Diese – recht weitgehende – Bindung an das Unionsrecht fand im Unterhaus keine Mehrheit, der Backstop wurde durch das am 17.10.2019 mit Premierminister Johnson vereinbarte neue Nordirland-Protokoll ersetzt. Es sieht nunmehr zwar noch einen Verbleib Nordirlands im Warenbinnenmarkt der EU, zugleich aber ein Ausscheiden des Vereinigten Königreichs (als Ganzes!) aus der EU-Zollunion vor. Regelungen für einen direkten (!) Marktzugang Großbritanniens in die EU gibt es nicht, so dass dort überhaupt keine gemeinsamen Standards gelten sollen; in Nordirland sollen zwar der warenverkehrsrechtliche Acquis, nicht aber sonstige Standards anwendbar sein. Hat hier die EU aus politischen Gründen in ihren zentralen Forderungen nachgegeben? Einiges spricht dafür: Das komplexe System einer Zollzusammenarbeit soll zwar verhindern, dass Güter aus Großbritannien über Nordirland zollfrei in die EU geliefert werden. Ob das Verfahren funktioniert, das im Übrigen protokollrechtlich nur teilweise ausgearbeitet ist und noch einer Konkretisierung durch das Joint Committee bedarf (mit Vetorecht des Vereinigten Königreichs!), ist keineswegs sicher. Waren, die in Großbritannien z.B. unter zukünftig möglicherweise niedrigeren Umweltschutzstandards kostengünstiger produziert werden, könnten über Nordirland in die EU exportiert werden. Wie Beihilfen kontrolliert werden sollen, wenn sie Zulieferfirmen in Großbritannien zugutekommen, deren Produkte in Nordirland weiterverarbeitet werden und dann mit Kostenvorteilen in die EU gelangen, ist ganz unklar.

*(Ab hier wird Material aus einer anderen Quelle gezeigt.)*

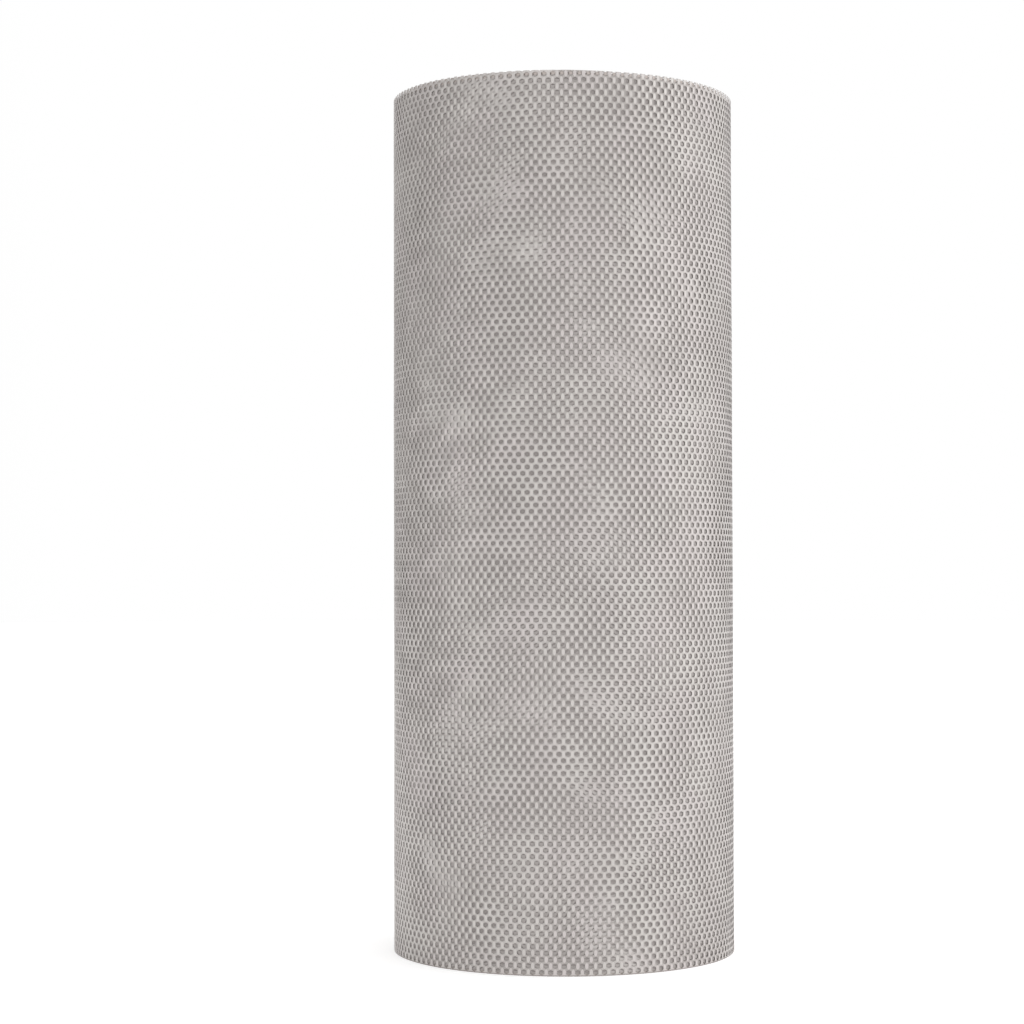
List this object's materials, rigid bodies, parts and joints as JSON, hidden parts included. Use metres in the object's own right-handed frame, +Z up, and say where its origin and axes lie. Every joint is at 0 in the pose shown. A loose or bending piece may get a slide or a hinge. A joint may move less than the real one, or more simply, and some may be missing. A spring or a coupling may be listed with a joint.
{
  "type": "roll of aluminium mesh",
  "caption": "Roll of expanded aluminium mesh, one web wound into a cylinder with an open bore, standing on its end and ready to be unrolled and cut.",
  "frame": {"origin": "centre of the end that the roll stands on, on the floor", "axes": "+Z up along the roll's axis; the loose end of the web lies on the +Y side"},
  "size_m": [0.2006, 0.2006, 0.5],
  "materials": {
    "aluminium_mesh": "bare mill-finish expanded aluminium, satin, with small staggered holes"
  },
  "bodies": {
    "root": {"mesh_roll": "aluminium_mesh"}
  },
  "joints": []
}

In diesem Sinne ist das neue Nordirland-Protokoll ein Rückschritt für die Integrität des Binnenmarkts und ein bemerkenswerter Erfolg von Boris Johnson. Selbst wenn es gelänge, die Lücken im unionalen Außenzoll zu füllen, könnte Nordirland ein beachtlicher Wirtschaftsaufschwung im Bereich des Handels von britischen Waren über Irland in die EU bevorstehen – zulasten der europäischen Wettbewerber. Offenbar war der zeitliche und politische Druck zu groß, um auf Seiten der EU diesen Bedenken wirksam zu begegnen. Um so mehr sollte die EU bei den Verhandlungen zu einem Freihandelsvertrag auf Wettbewerbsgleichheit Wert legen. Ein Interview von Chefunterhändler Michel Barnier mit dem Guardian (29.10.2019: „Ignore EU regulatory standards at your peril“) lässt insoweit hoffen.